The regular inspection of a mine (Generalbefahrung) is a good example of this nested process, as it linked various levels of the hierarchy, different groups of actors, and a host of information technologies in order to produce decisions about what work teams should do next. Finding promising spots for exploration and extraction was a continuous challenge, especially in the region’s complicated geology. Every Tuesday, the district directors (Bergmeister), assessors and surveyors left the various Mining Offices across Saxony, and were joined by the local foremen at the entrance of a mine and given an oral report. Workers showed them where they had noticed veins during their daily work. The officials would recall reports about ongoing and planned works, yield figures, and numbers of workers while the surveyor put the promising spots on a (mental) map. Mineral samples were investigated, based on vernacular or academic theories about ore formation. When eventually a decision was made, it was ascribed to the Bergmeister who formally assumed responsibility for it. However, the process by which alternatives were constructed, evaluated, chosen, and rejected can be more accurately understood as a case of distributed cognition, in which different actors contributed different steps in processing a complex environment. Autonomous thinking by all parties was encouraged as long as, paradoxically, it concurred in a decision about how labor time was used in the mine.
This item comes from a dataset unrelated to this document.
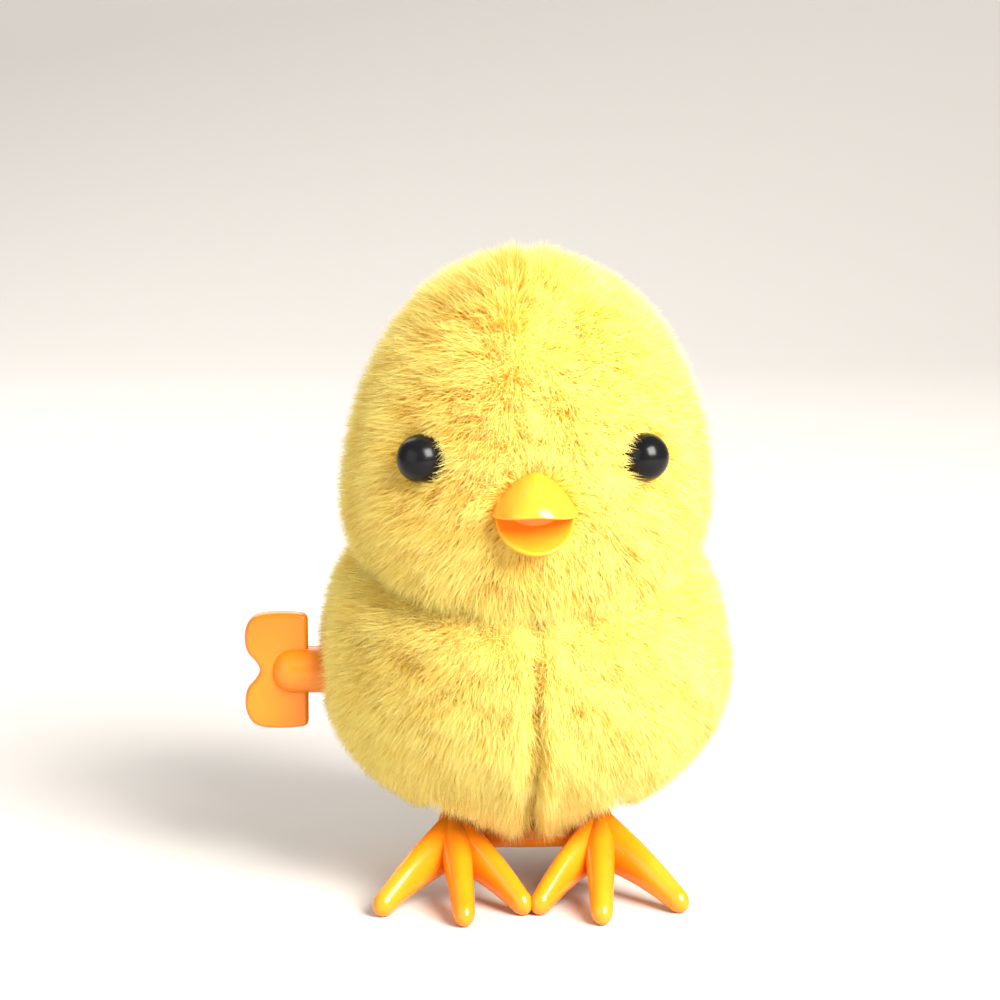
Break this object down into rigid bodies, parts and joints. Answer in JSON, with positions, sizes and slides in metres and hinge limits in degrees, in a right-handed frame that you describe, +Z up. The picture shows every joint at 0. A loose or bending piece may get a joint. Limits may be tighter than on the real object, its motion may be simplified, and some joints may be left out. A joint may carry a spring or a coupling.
{
  "type": "wind-up hopping chick",
  "caption": "Plush toy chick on a wind-up clockwork: a side key turns a gear train whose cam kicks the moulded feet, so the bird hops.",
  "frame": {"origin": "on the ground, in the middle plane, under the flat pad where the two inner toes meet", "axes": "+Z up, -Y the way the beak looks, +X the chick's left; the winding key is on -X"},
  "size_m": [0.0721, 0.0696, 0.0958],
  "materials": {
    "plush": "short combed pile",
    "filling": "loose polyester fibre",
    "orange_plastic": "glossy moulded",
    "beak_plastic": "glossy moulded",
    "black_plastic": "polished",
    "washer_plastic": "moulded",
    "casing_plastic": "moulded",
    "gear_plastic": "natural acetal",
    "steel": "bright",
    "spring_steel": "blued"
  },
  "bodies": {
    "body": {"head_panel_left": "plush", "head_panel_right": "plush", "chest_panel_left": "plush", "chest_panel_right": "plush", "back_panel": "plush", "head_filling": "filling", "body_filling": "filling", "eye_left": "black_plastic", "eye_right": "black_plastic", "eye_washer_left": "washer_plastic", "eye_washer_right": "washer_plastic", "beak": "beak_plastic", "beak_washer": "washer_plastic", "gearbox_left": "casing_plastic", "gearbox_right": "casing_plastic", "gearbox_screws": "steel", "mainspring": "spring_steel", "return_spring": "spring_steel", "leg_pin": "steel"},
    "winder": {"winding_key": "orange_plastic", "winding_arbor": "steel", "ratchet_wheel": "steel", "ratchet_pawl": "gear_plastic", "drive_gear": "gear_plastic"},
    "idler": {"idler_gear": "gear_plastic", "idler_shaft": "steel"},
    "cam": {"cam_gear": "gear_plastic", "cam_shaft": "steel"},
    "feet": {"feet": "orange_plastic"}
  },
  "joints": [
    {"name": "key_turn", "type": "hinge", "parent": "body", "child": "winder", "pos_m": [0, 0.021, 0.0325], "axis": [1, 0, 0], "continuous": true},
    {"name": "idler_spin", "type": "hinge", "parent": "body", "child": "idler", "pos_m": [0, 0.03139, 0.0265], "axis": [1, 0, 0], "continuous": true},
    {"name": "cam_spin", "type": "hinge", "parent": "body", "child": "cam", "pos_m": [0, 0.02279, 0.02048], "axis": [1, 0, 0], "continuous": true},
    {"name": "leg_swing", "type": "hinge", "parent": "body", "child": "feet", "pos_m": [0, 0.0305, 0.0148], "axis": [1, 0, 0], "range_deg": [0, 20], "stiffness_Nm_per_rad": 0.02, "springref_deg": -17.19, "deforming": ["return_spring"]}
  ],
  "couplings": [
    {"joint": "idler_spin", "follows": "key_turn", "ratio": -3},
    {"joint": "cam_spin", "follows": "key_turn", "ratio": 7.5}
  ]
}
Such a decision in turn created a very concrete environment—for example, a particular site for making an exploration dig—in which nature was experienced (or believed, desired, anticipated) to respond to human action. By showing how different financial, administrative, and scientific ways of constructing a relevant environment could converge in action, this study will thus deepen our understanding of how the natural environment is a social, and indeed a historical, category.